Written instruction » Only the number is wanted: count the lines in the data with "object" in them.

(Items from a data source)
>>>>

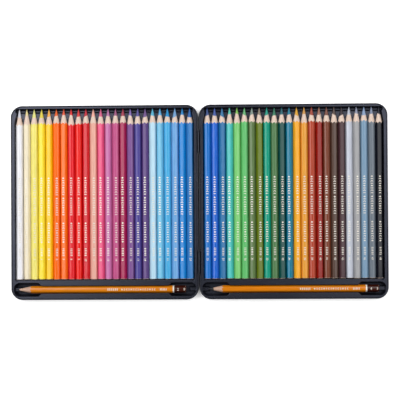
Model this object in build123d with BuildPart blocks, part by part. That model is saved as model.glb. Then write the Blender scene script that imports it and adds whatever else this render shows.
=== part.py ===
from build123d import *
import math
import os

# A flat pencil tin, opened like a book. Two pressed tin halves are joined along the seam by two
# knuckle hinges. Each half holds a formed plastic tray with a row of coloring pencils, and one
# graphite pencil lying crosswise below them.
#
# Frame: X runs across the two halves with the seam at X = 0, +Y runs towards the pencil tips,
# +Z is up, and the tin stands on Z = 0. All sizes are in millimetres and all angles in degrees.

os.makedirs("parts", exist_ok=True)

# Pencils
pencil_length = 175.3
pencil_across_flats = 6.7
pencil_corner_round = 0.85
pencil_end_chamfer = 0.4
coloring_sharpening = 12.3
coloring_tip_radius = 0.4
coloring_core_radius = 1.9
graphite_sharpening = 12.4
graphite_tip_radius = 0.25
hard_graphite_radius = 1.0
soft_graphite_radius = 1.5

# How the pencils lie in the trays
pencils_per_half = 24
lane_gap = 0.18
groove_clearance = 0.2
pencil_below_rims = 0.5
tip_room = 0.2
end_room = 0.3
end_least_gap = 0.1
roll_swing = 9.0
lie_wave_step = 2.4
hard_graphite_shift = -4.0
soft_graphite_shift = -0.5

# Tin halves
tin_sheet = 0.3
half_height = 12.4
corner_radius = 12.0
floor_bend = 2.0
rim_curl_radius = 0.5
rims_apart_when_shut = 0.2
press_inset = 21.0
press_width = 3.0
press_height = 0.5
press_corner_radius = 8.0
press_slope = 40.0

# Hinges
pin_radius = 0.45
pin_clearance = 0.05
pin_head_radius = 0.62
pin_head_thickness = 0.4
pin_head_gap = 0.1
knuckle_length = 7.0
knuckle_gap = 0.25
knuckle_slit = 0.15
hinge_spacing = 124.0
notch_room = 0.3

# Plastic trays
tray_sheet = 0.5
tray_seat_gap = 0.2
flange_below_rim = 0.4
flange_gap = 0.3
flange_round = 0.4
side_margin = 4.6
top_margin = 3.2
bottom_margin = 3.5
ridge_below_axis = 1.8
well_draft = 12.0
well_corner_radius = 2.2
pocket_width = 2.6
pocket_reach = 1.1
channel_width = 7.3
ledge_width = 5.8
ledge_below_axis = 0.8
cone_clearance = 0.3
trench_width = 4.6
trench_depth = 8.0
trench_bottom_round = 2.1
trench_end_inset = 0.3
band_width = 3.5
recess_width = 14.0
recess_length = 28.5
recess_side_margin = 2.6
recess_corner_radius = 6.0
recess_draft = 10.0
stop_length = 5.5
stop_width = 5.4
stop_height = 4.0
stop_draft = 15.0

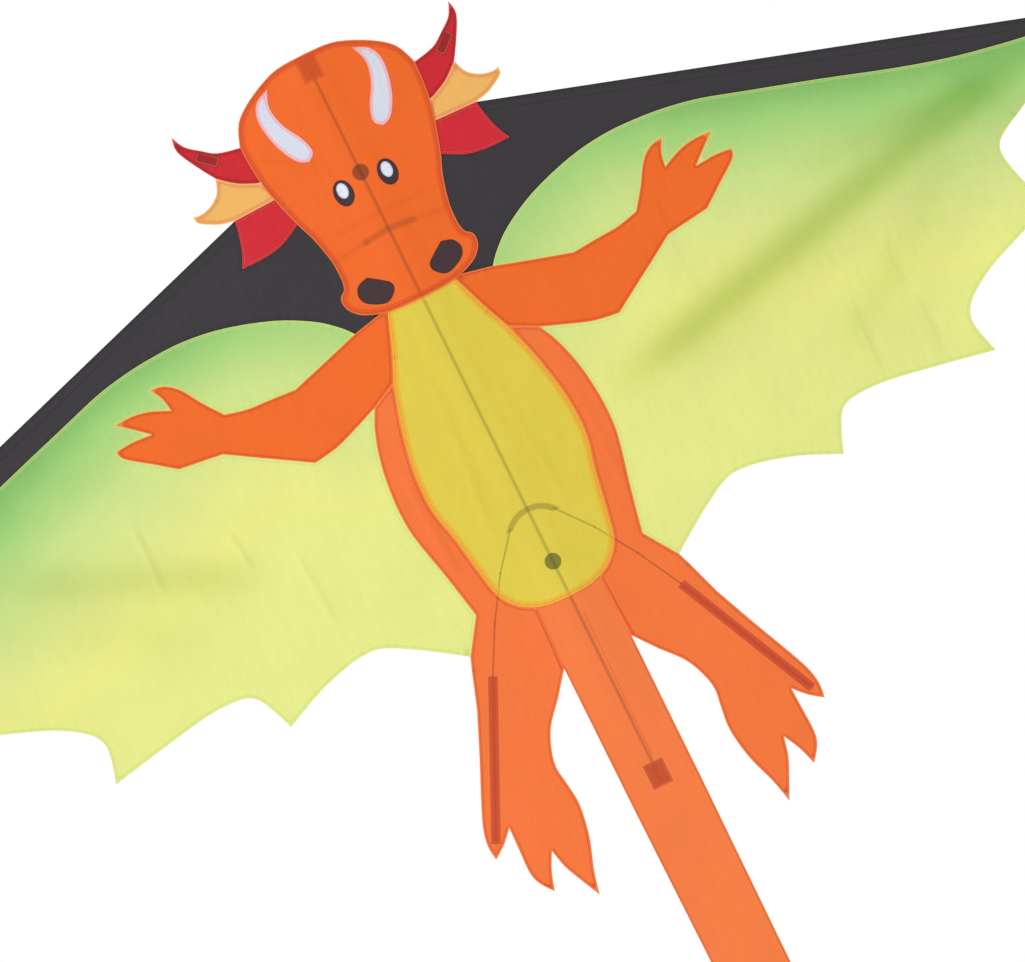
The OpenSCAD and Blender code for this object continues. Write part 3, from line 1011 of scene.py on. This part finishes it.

<<<<

Solution for this task » 2